Chi educa si mette in gioco
Girando qua e là per presentare il libro Nuovi vizi. Italiani allo specchio, tra l’altro un distillato di interventi apparsi sulla nostra rivista, mi sono reso conto di quanto la gente oggi desideri una vita buona. Meno arroganza e maleducazione, meno disonestà e corruzione, meno intolleranza e irresponsabilità, insomma, un contesto sociale più vivibile che favorisca dinamiche sociali, familiari e personali distese. Non è la conflittualità a fare paura, poiché ognuno ben sa che la vita è dura ed esigente, ma la violenza gratuita che trasforma un diverbio da pianerottolo in tentato omicidio. Se qualcuno intralcia o infastidisce va messo a tacere, un po’ come avviene anche nei più blasonati talk show televisivi, non più discussioni tra interlocutori che si confrontano ma ricettacoli di insulti, muscolari esibizionismi linguistici: si randella con le parole, insomma. Soffriamo tutti, dunque, per un vero e proprio scadimento delle relazioni, dei legami, quelli sociali ma anche quelli che qualificano la sfera privata, soprattutto familiare. Si fatica a percepire il bene come tale, e soprattutto si dubita che sia comune: insieme bene per sé e per gli altri, di tutti.

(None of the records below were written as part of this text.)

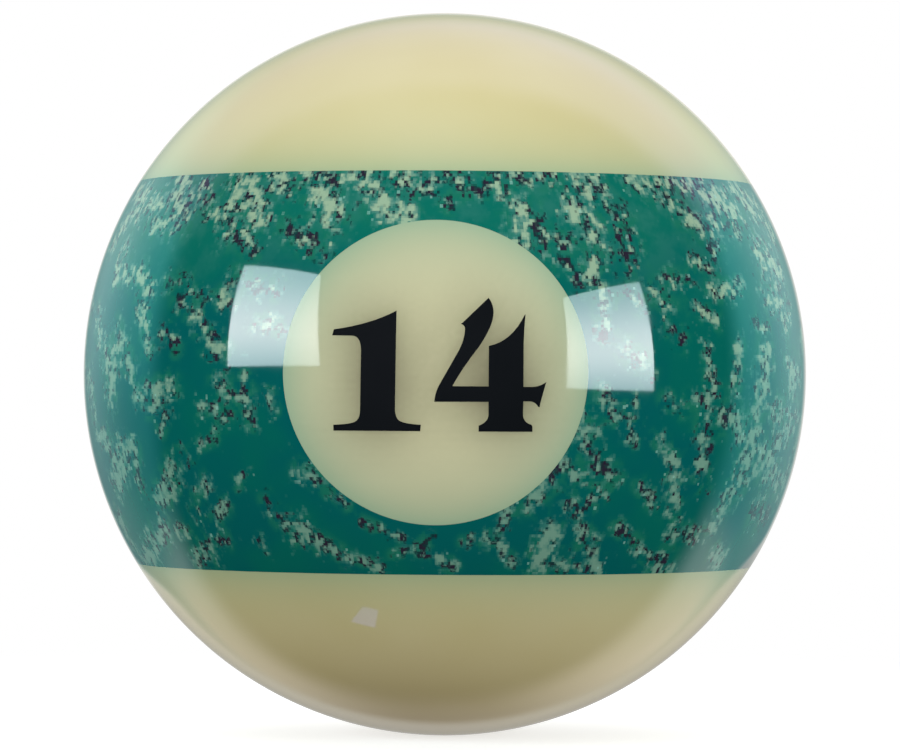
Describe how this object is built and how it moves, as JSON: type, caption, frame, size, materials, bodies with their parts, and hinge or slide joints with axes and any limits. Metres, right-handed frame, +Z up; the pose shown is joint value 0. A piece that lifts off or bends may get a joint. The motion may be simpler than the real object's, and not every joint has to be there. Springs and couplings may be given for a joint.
{
  "type": "numbered pool ball",
  "caption": "Polished cast-resin ball with ivory caps, a marbled teal stripe, ivory number discs front and back, and flush black numerals.",
  "frame": {"origin": "centre of the ball", "axes": "+Z up through the middle of the upper cap, square to the stripe; the front number disc faces -Y and the back one +Y, with numerals upright about +Z"},
  "size_m": [0.0572, 0.0572, 0.0572],
  "materials": {
    "core_resin": "matte",
    "ivory_resin": "polished",
    "stripe_resin": "polished",
    "numeral_resin": "polished"
  },
  "bodies": {
    "root": {"core": "core_resin", "upper_cap": "ivory_resin", "lower_cap": "ivory_resin", "stripe_band": "stripe_resin", "front_number_disc": "ivory_resin", "front_numeral_one": "numeral_resin", "front_numeral_four": "numeral_resin", "back_number_disc": "ivory_resin", "back_numeral_one": "numeral_resin", "back_numeral_four": "numeral_resin"}
  },
  "joints": []
}
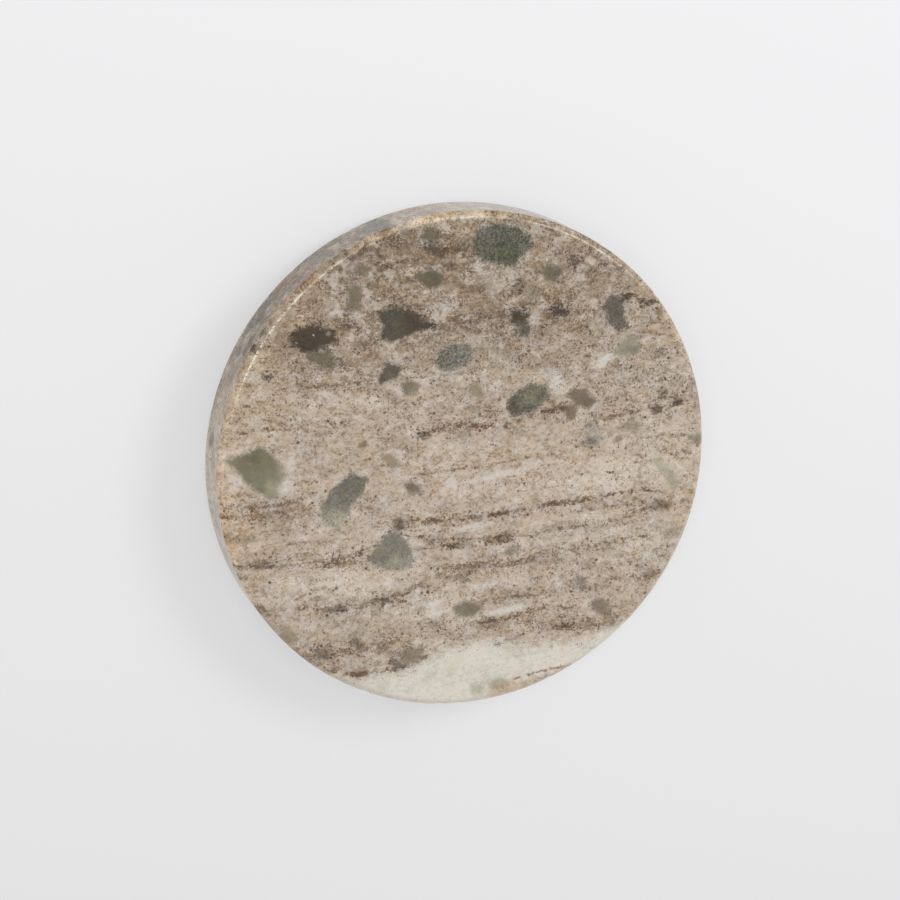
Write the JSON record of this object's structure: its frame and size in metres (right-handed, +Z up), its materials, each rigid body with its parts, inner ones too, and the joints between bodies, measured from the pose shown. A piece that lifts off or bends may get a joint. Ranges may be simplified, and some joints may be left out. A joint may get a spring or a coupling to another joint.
{
  "type": "drink coaster",
  "caption": "Round natural-stone drink coaster: a thick bevelled disc with a honed face and polished rim, standing on small clear bumper feet.",
  "frame": {"origin": "middle of the footprint, on the plane that the feet stand on", "axes": "+Z up through the centre of the stone, out of the face that the glass stands on; +X passes through the centre of the first foot"},
  "size_m": [0.1, 0.1, 0.014],
  "materials": {
    "stone": "satin",
    "adhesive": "matte",
    "foot": "satin"
  },
  "bodies": {
    "root": {"stone_disc": "stone", "adhesive_disc_1": "adhesive", "adhesive_disc_2": "adhesive", "adhesive_disc_3": "adhesive", "adhesive_disc_4": "adhesive", "bumper_foot_1": "foot", "bumper_foot_2": "foot", "bumper_foot_3": "foot", "bumper_foot_4": "foot"}
  },
  "joints": []
}
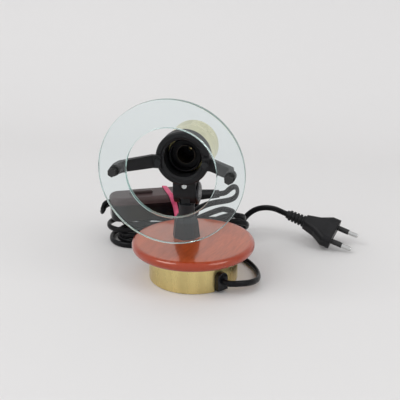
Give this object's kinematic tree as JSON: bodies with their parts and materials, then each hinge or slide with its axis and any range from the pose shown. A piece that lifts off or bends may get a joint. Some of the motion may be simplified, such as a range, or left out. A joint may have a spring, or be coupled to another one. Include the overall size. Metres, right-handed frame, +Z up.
{
  "type": "lamp",
  "caption": "Table lamp with a glass ring on a tilting head, a swivelling post on a round wood and brass base, and a corded slide dimmer",
  "frame": {"origin": "centre of the base's underside, on the table", "axes": "+Z up, -Y the way the lamp head points at rest, +X to the right as the lamp is seen from in front of its glass ring"},
  "size_m": [0.2308, 0.1564, 0.1565],
  "materials": {
    "black_rubber": "matte",
    "cord_rubber": "satin",
    "band_rubber": "satin",
    "steel": "brushed",
    "chrome": "polished",
    "iron": "rough",
    "brass": "satin",
    "wood": "varnished",
    "black_plastic": "satin",
    "gloss_black": "gloss",
    "pale_plastic": "matte",
    "glass": "clear"
  },
  "bodies": {
    "base": {"base_pad": "black_rubber", "bottom_plate": "steel", "ballast_weight": "iron", "base_screws": "steel", "brass_ring": "brass", "wood_disc": "wood", "cord_gland": "black_plastic", "inner_lead": "cord_rubber", "terminal_block": "pale_plastic", "terminal_screws": "steel", "foot_block": "black_plastic", "foot_screws": "steel", "swivel_bush": "pale_plastic", "lamp_cord": "cord_rubber", "cord_hank": "cord_rubber", "switch_cord": "cord_rubber", "plug_cord": "cord_rubber", "boot_lead": "cord_rubber", "dimmer_lower_shell": "gloss_black", "dimmer_upper_shell": "black_plastic", "dimmer_board": "pale_plastic", "dimmer_screws": "steel", "dimmer_boot": "black_rubber", "rubber_band": "band_rubber", "plug_body": "gloss_black", "plug_pins": "chrome", "plug_sleeves": "black_plastic", "plug_boot": "black_rubber", "plug_lead": "cord_rubber"},
    "post": {"swivel_stem": "steel", "stem_washer": "steel", "stem_nut": "steel", "column": "black_plastic", "pivot_washers": "pale_plastic"},
    "head": {"fork": "black_plastic", "pivot_screw": "chrome", "pivot_nut": "steel", "neck_screw": "chrome", "collar": "black_plastic", "lamp_cylinder": "brass", "lampholder_shell": "black_plastic", "holder_core": "pale_plastic", "holder_thread": "brass", "holder_contact": "brass", "holder_nipple": "steel", "holder_spacer": "pale_plastic", "rear_nut": "brass", "arm_left": "black_plastic", "arm_right": "black_plastic", "arm_screws": "chrome", "glass_ring": "glass", "glass_bushes": "black_rubber", "peg_caps": "black_plastic"},
    "dimmer_slide": {"dimmer_slider": "gloss_black"}
  },
  "joints": [
    {"name": "post_swivel", "type": "hinge", "parent": "base", "child": "post", "pos_m": [-0.0069, 0.0067, 0.0415], "axis": [0, 0, 1], "range_deg": [-160, 160]},
    {"name": "head_tilt", "type": "hinge", "parent": "post", "child": "head", "pos_m": [-0.0069, 0.0067, 0.0697], "axis": [-1, 0, 0], "range_deg": [-12, 80]},
    {"name": "dimmer_travel", "type": "slide", "parent": "base", "child": "dimmer_slide", "axis": [0.9135, 0.4067, 0], "range_m": [-0.007, 0.007]}
  ]
}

L’inversione di marcia non è né facile né scontata. Superate certe soglie, tornare indietro esige di mettere in campo non divieti più rigidi, quanto piuttosto un pensiero più profondo e, soprattutto, un atteggiamento di testimonianza che lo supporti, che lo «mostri» vero perché da tutti praticabile e in grado, alfine, di produrre uomini e donne felici, riconciliati con la vita, veri educatori perché prima essi stessi educati. E questo vale anche e soprattutto per chi è cristiano. Oggi più che mai vi è bisogno di persone, come scriveva don Milani, che «stiano in alto (cioè in grazia di Dio), mirino in alto (per se stessi e gli altri) e sfottano crudelmente non chi è in basso, ma chi mira in basso». Il problema vero non è infatti la debolezza che tutti abbiamo in comune e che ci zavorra a terra, ma la predica ininterrotta (a mo’ di flebo) dei cattivi maestri che tutto appiattiscono e sporcano, insinuando che puntare in alto è controproducente oltre che velleitario. Meglio volare rasoterra, per non illudersi e non illudere sul fatto che il cuore dell’uomo è destinato a cose grandi, con inquietudini che il solo buon senso non può placare.
La vita buona, quella secondo il Vangelo, secondo lo stile vissuto da Gesù nella sua breve ma intensa esistenza terrena, è quanto il cristianesimo ha da proporre all’uomo d’oggi. Servire Dio per Gesù ha significato servire l’uomo, ma prima ancora realizzare in pienezza la sua vicenda umana. Dio non è la negazione dell’uomo, come predicato da antiche e nuove forme di ateismo, ma il suo partner più affidabile. Allontanarsi da Dio è veramente perdere se stessi. Sono questi, d’altronde, i punti sensibili ai quali Benedetto XVI ci ha ormai abituati. Non è sufficiente, in tale prospettiva, un’educazione alla vita di fede che sia puro insegnamento. Ciò che va incentivato non è un discorso didascalico-razionale che mira a convincere, bensì un percorso di accompagnamento testimoniale che dischiude la realtà a una più profonda comprensione, un percorso nel quale chi educa gioca tutto di sé. «Noi non possiamo mai considerarci “a posto”, ma cresciamo e diveniamo educatori continuamente – annota Romano Guardini –. La più potente “forza dell’educazione” consiste nel fatto che io stesso in prima persona mi protendo in avanti e mi affatico a crescere. Siamo credibili solo nella misura in cui ci rendiamo conto che un’identica verifica etica attende me, e colui che deve essere educato. Innanzitutto, vogliamo entrambi essere ciò che dobbiamo essere». Solo vivendo un’autentica vita buona, pienamente evangelica e perciò pienamente umana, l’educatore è in coerenza con quanto va comunicando, araldo credibile della buona causa del Vangelo.